Paul argued that America deserves better than politicians “talking tough,” as do the country’s soldiers, who “understand the anguish that comes with their ninth and tenth tours in battle zones.” These men and women do their duty, but do not mistake heroism for a love of war, he said. “Many agree with General Eisenhower who said, ‘I hate war as only a soldier who has lived it can, only as one who has seen its brutality, its futility, its stupidity,’” he added. Paul acknowledged that “Reagan clearly believed in a strong national defense and in ‘Peace through Strength.’ He stood up to the Soviet Union, and he led a world that pushed back against Communism.”

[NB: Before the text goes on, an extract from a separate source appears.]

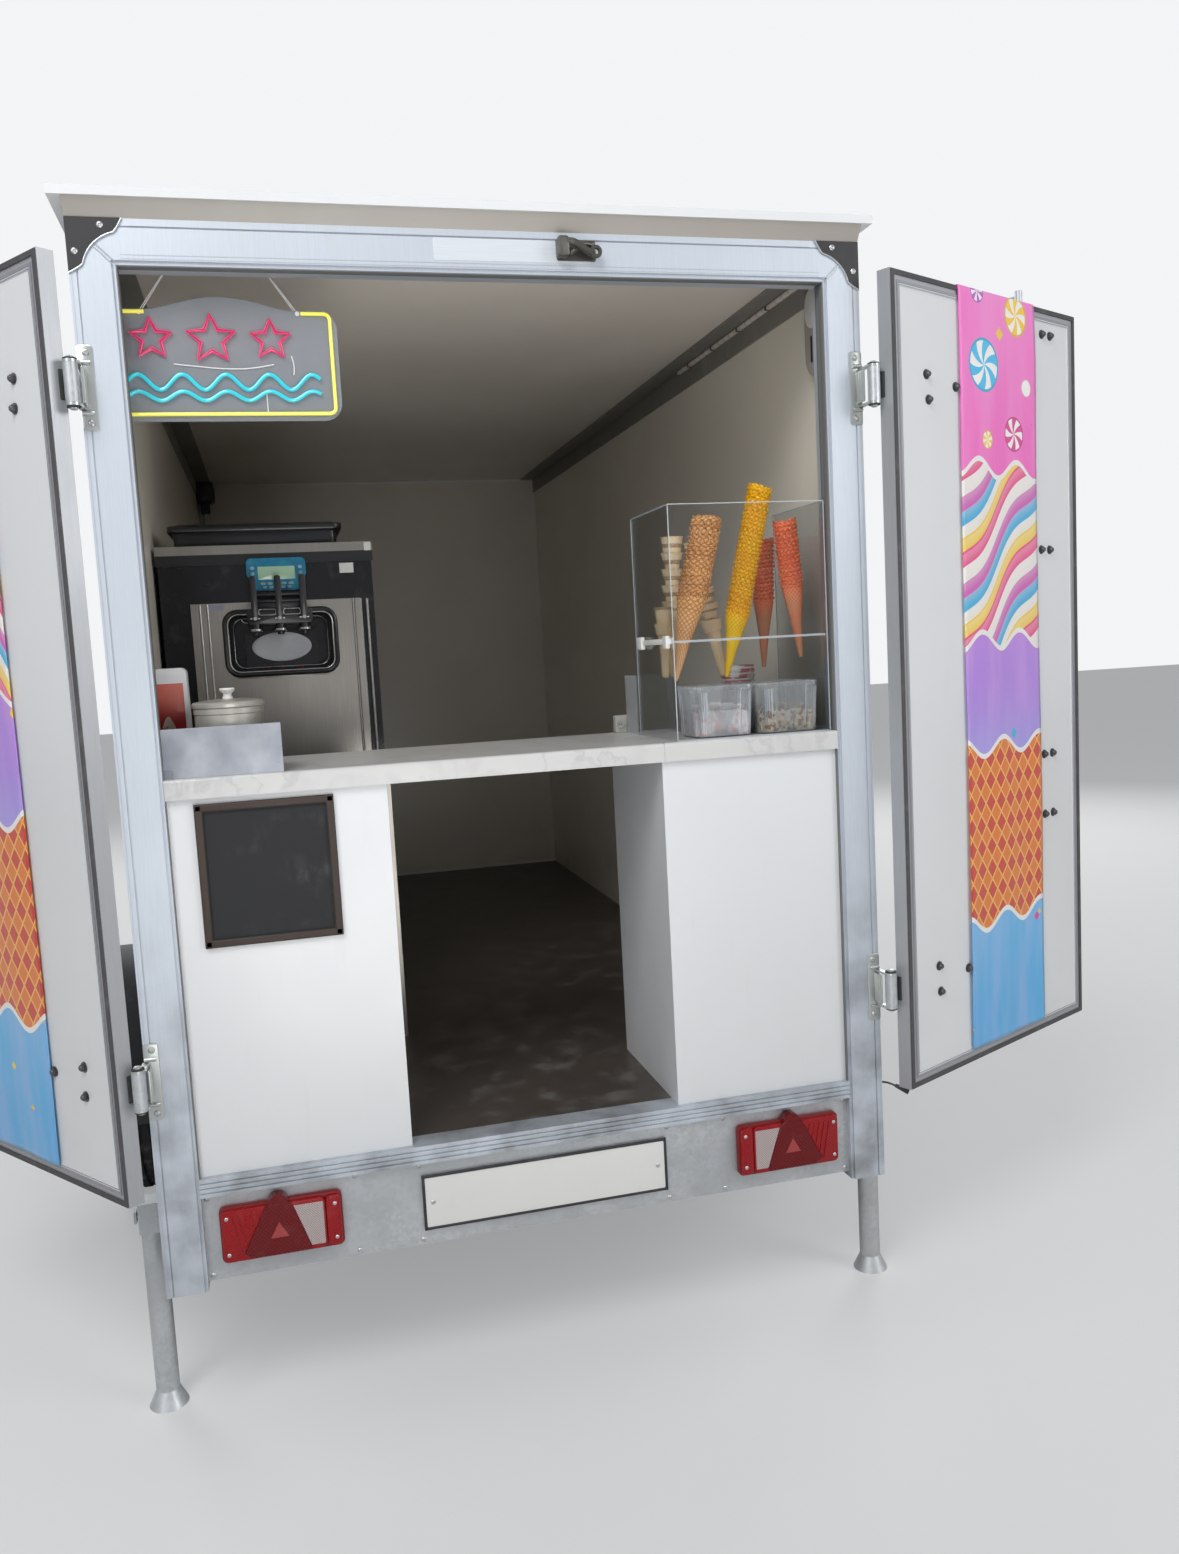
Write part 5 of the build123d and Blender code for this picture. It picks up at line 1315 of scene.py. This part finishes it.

Paul believes there is time for military action, like after the 9/11 terrorist attacks. But there is also a “time for diplomacy and the strategic use of soft power, such as now with Russia,” he wrote. “Diplomacy requires resolve but also thoughtfulness and intelligence.” Reagan knew that difference, Paul wrote, noting that the Reagan said his greatest regret as president was sending Marines to Beirut.

“Today’s Republicans should concentrate on establishing their own identities and agendas, as opposed to simply latching onto Ronald Reagan’s legacy — or worse, misrepresenting it,” Paul said.

Cruz has not responded to Paul’s comments.